Setting up a machine learning model usually means wrestling with GPUs, CUDA versions, and dependency hell. Replicate removes all of that, it's a cloud platform where 25,000+ open-source AI models are ready to run with a single API call or click, and you only pay for the seconds you actually use.
Main Features
- 25,000+ Ready-to-Run Models: Find models for image generation, text-to-speech, video upscaling, background removal, music generation, language models, and more, all production-ready with one-click demos.
- Pay-Per-Use Pricing: No monthly subscription, no idle GPU bills. You're charged by the second of actual compute time. Run a model once for a cent and never pay again until you need it.
- Simple REST API: Every model gets an API endpoint automatically. Call it with curl, Python, or any HTTP client. Pass input parameters as JSON, get back images, audio, text, or video.
- Deploy Your Own Models: Package your custom model with Cog, an open-source container format, and deploy it to Replicate for anyone to use via API or web demo in minutes.
- Fine-Tuning: Train models on your own dataset right on the platform. Create custom image styles, voice clones, or language models without owning a GPU.
- Webhook Notifications: Long-running predictions notify your app when they finish. Build async workflows for video generation, large-scale image processing, and batch inference.
- Community and Discovery: Browse trending models, read documentation with live code examples, and see what other people are building. The explore feed surfaces new capabilities daily.
- Scale to Zero: When no one's using your deployed model, it scales down to zero cost. Cold starts take a few seconds, but your monthly bill drops to nothing between runs.
Who Should Use It?
- Developers: Add AI capabilities, image generation, speech-to-text, language models, to your app with a single API call. No GPU setup, no model hosting, no maintenance.

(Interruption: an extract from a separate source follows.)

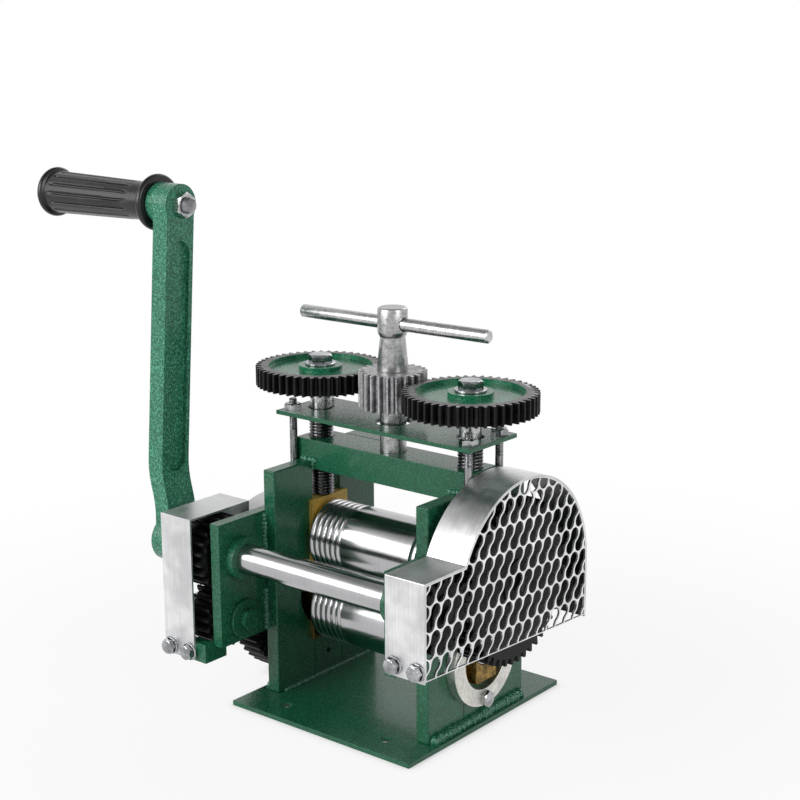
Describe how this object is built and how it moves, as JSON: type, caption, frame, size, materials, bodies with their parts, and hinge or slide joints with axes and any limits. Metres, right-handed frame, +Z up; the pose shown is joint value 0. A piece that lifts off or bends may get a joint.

- AI Tinkerers: Experiment with the latest models the day they release. SDXL turbo, Whisper large-v3, Llama 4, they're on Replicate before most people finish reading the paper.
- Content Creators: Run specialised models for face restoration, video upscaling, style transfer, and AI art without installing anything. Pay pennies per image, not dollars per month.
- Startups: Prototype AI features without hiring ML engineers or provisioning GPU clusters. Launch a working demo in a weekend, then scale up when you find product-market fit.
- Researchers: Reproduce results from published papers by running the exact model checkpoint. Share links to interactive demos so reviewers can test your claims directly.
- Product Teams: Test-drive a dozen image generation models to find the right one for your use case without provisioning infrastructure for each experiment.
- Anyone Curious About AI: The web demos let you play with state-of-the-art models in your browser. Zero setup, zero cost for most lightweight models, and you'll learn more by doing than by reading.